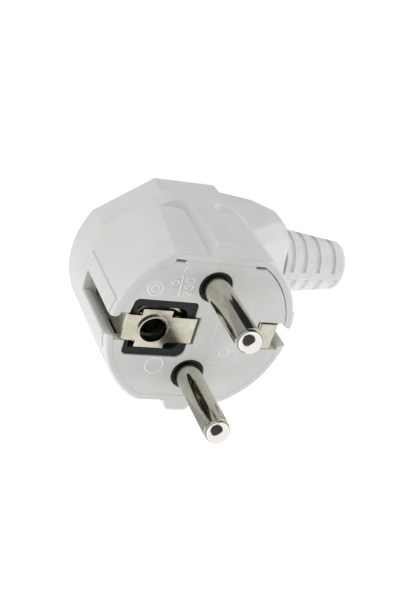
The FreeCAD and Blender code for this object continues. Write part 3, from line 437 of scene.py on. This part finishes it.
def mirrored_card(name, reach, place, corners, level, aim=None):
    """Card of the grey level that only shiny surfaces see."""
    card = flat(name, reach, place, aim, corners)
    card.visible_camera = False
    card.visible_diffuse = False
    card.visible_shadow = False
    card.visible_transmission = False
    material = bpy.data.materials.new(f"{name}_grey")
    material.use_nodes = True
    shader = material.node_tree.nodes["Principled BSDF"]
    shader.inputs["Base Color"].default_value = (level, level, level, 1)
    shader.inputs["Specular IOR Level"].default_value = 0
    card.data.materials.append(material)


def lamp(name, place, width, power):
    """A square soft lamp that faces the plug and isn't mirrored."""
    light = bpy.data.lights.new(name, "AREA")
    light.shape = "SQUARE"
    light.size = width
    light.energy = power
    thing = bpy.data.objects.new(name, light)
    bpy.context.scene.collection.objects.link(thing)
    thing.location = place
    thing.rotation_euler = (-Vector(place)).to_track_quat("-Z", "Y").to_euler()
    thing.visible_glossy = False


def make_camera():
    """The photograph's camera, as solved from the pins."""
    data = bpy.data.cameras.new("camera")
    data.lens = LENS
    data.clip_start = CAMERA_CLIP
    camera = bpy.data.objects.new("camera", data)
    bpy.context.scene.collection.objects.link(camera)
    turn = (CAMERA_TARGET - CAMERA_PLACE).to_track_quat("-Z", "Y").to_matrix().to_4x4()
    roll = Matrix.Rotation(math.radians(CAMERA_ROLL), 4, "Z")
    camera.matrix_world = Matrix.Translation(CAMERA_PLACE) @ turn @ roll
    bpy.context.scene.camera = camera


make_floor()
make_world()
behind_camera = CAMERA_TARGET + (CAMERA_PLACE - CAMERA_TARGET).normalized() * CARD_DISTANCE
mirrored_card("camera_card", reach=0.62, place=behind_camera, corners=7, level=0.05, aim=CAMERA_TARGET)
mirrored_card("table_card", reach=0.16, place=(0, 0, FLOOR_HEIGHT + TABLE_CARD_LIFT), corners=32, level=0.42)
mirrored_card("side_card", reach=0.042, place=(0.026, 0.072, FLOOR_HEIGHT + SIDE_CARD_LIFT), corners=12,
              level=0.03)
lamp("left_lamp", place=(-0.56, -0.14, 0.12), width=0.30, power=1.3)
lamp("front_lamp", place=(0.02, 0.56, 0.12), width=0.30, power=0.75)
lamp("right_lamp", place=(0.55, -0.08, 0.14), width=0.34, power=1.7)
lamp("rear_lamp", place=(-0.20, -0.52, 0.12), width=0.30, power=1.5)
make_camera()
bpy.context.scene.view_settings.view_transform = "Standard"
------------------------------------
- _What you need to do_:
Starting at the top of the data above, repeat every line exactly until the line containing "card.data.materials.append(material)" has been given, then stop.

- _Task answer_:
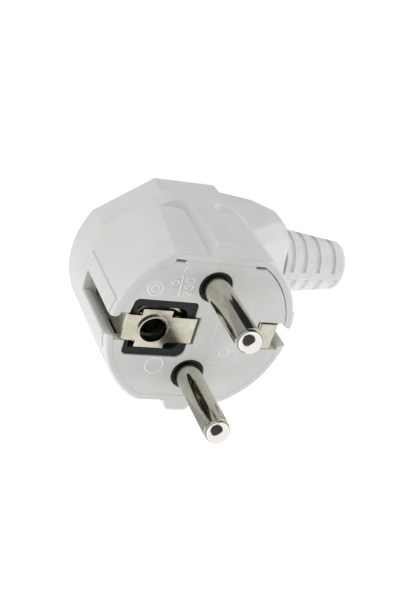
The FreeCAD and Blender code for this object continues. Write part 3, from line 437 of scene.py on. This part finishes it.
def mirrored_card(name, reach, place, corners, level, aim=None):
    """Card of the grey level that only shiny surfaces see."""
    card = flat(name, reach, place, aim, corners)
    card.visible_camera = False
    card.visible_diffuse = False
    card.visible_shadow = False
    card.visible_transmission = False
    material = bpy.data.materials.new(f"{name}_grey")
    material.use_nodes = True
    shader = material.node_tree.nodes["Principled BSDF"]
    shader.inputs["Base Color"].default_value = (level, level, level, 1)
    shader.inputs["Specular IOR Level"].default_value = 0
    card.data.materials.append(material)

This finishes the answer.